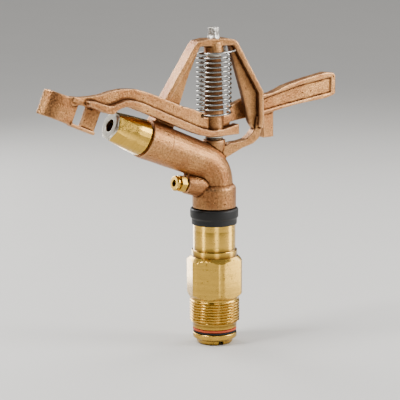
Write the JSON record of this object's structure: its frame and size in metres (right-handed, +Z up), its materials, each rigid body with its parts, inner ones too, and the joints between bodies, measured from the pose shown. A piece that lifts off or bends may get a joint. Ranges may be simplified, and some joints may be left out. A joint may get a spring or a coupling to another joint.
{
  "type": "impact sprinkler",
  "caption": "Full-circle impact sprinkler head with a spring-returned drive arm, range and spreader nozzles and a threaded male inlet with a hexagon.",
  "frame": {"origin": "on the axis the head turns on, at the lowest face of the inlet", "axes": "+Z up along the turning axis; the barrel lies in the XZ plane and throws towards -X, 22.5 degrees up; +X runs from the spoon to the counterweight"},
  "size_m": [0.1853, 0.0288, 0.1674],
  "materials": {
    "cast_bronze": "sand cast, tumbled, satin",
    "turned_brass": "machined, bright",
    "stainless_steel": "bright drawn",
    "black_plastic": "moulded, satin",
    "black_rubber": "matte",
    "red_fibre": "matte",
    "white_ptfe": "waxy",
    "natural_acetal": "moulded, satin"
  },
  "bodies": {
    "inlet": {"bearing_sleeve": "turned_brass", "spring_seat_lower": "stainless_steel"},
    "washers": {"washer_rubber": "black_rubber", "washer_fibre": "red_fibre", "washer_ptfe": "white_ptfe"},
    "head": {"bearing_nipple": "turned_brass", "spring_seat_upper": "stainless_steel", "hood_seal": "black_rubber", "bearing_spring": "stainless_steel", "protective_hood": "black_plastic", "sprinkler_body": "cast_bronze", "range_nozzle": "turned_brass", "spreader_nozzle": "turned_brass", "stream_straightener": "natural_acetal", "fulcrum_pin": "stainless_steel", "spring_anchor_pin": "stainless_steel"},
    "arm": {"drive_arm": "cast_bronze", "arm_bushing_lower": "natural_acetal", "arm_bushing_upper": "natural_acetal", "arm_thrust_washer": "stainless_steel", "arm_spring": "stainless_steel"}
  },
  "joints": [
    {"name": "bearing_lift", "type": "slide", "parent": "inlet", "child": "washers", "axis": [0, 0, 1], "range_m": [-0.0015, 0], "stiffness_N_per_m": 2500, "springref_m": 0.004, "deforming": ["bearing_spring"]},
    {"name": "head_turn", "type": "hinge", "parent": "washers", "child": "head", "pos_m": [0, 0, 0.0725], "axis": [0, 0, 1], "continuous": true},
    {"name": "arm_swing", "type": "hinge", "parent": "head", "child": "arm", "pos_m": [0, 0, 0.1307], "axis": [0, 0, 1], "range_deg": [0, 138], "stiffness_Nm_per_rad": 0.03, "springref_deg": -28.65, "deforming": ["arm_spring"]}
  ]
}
********
- _Instruction_
From the data above, copy out every line with the string "joints" in it.

- _Response to this exercise_
Write the JSON record of this object's structure: its frame and size in metres (right-handed, +Z up), its materials, each rigid body with its parts, inner ones too, and the joints between bodies, measured from the pose shown. A piece that lifts off or bends may get a joint. Ranges may be simplified, and some joints may be left out. A joint may get a spring or a coupling to another joint.
  "joints": [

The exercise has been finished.